Upon decorating the tree, the boys were convinced that it was going to be Christmas the very next day and were worried that Santa wouldn't come without snow. We told them they would have to wait many, many days and that it wouldn't snow and by golly, the next day, there was snow on the cars.

Today, there was a bit more and they are convinced that they caused it. Eddie started screaming out the window, "Snow, clouds! More snow!" Alas, it hasn't yet worked.

Thursday, November 02, 2006

Sure, he was fine. He got nitrous oxide. What about me???

So today was Eddie's big day at the dentist. Two fillings which I'm absolutely certain are the result of my negligent parenting. I did my best to make him think it was a fun adventure, so much so that he quite happily left me in the waiting room to fret as he marched happily back. He must have been so shocked.

After a little more than an hour, someone came to summon me to look in on him (but not to speak aloud lest he realize I was there). He was flat on his back, tilted head-down with a little nose mask thing on and his mouth propped open seemingly watching a Thomas DVD. In theory, I guess I was supposed to relax at that point seeing as he was not screaming or crying. But I kept wondering if he was being still because he was so scared -- that's kind of his M.O. I could barely sit still in the waiting room, but pacing feverishly seemed a bit melodramatic. But that's what I felt like doing.

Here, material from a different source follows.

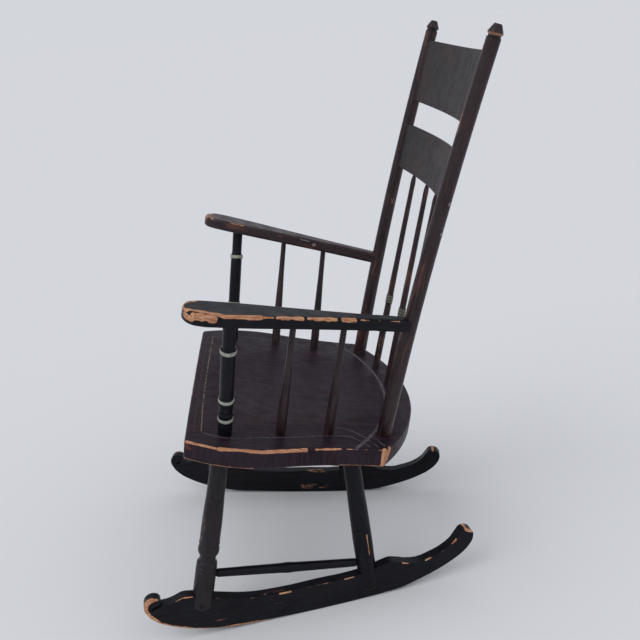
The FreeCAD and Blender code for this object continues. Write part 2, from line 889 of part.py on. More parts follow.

He came out about 20 minutes later, looking more than a little shell-shocked and with a cotton roll clutched between his teeth. The woman who brought him out told me he got a cool fish in his bag. It's bath toy sort of thing. But it was all I could do not to tell her, "Pah! I laugh at your puny fish toy!" Because let's face it, the boy was getting more than that for being such a trooper. At home he was treated to a rock mountain quarry takealong Thomas thing. He likes it a lot -- so does Chas, who has been reminded by Eddie that it isn't his prize because he didn't go to the dentist.

He seems to be doing better, perking up nicely. I, however, still need a stiff drink.

In completely unrelated news, Halloween was quite nice. The boys looked smashing and had a ball.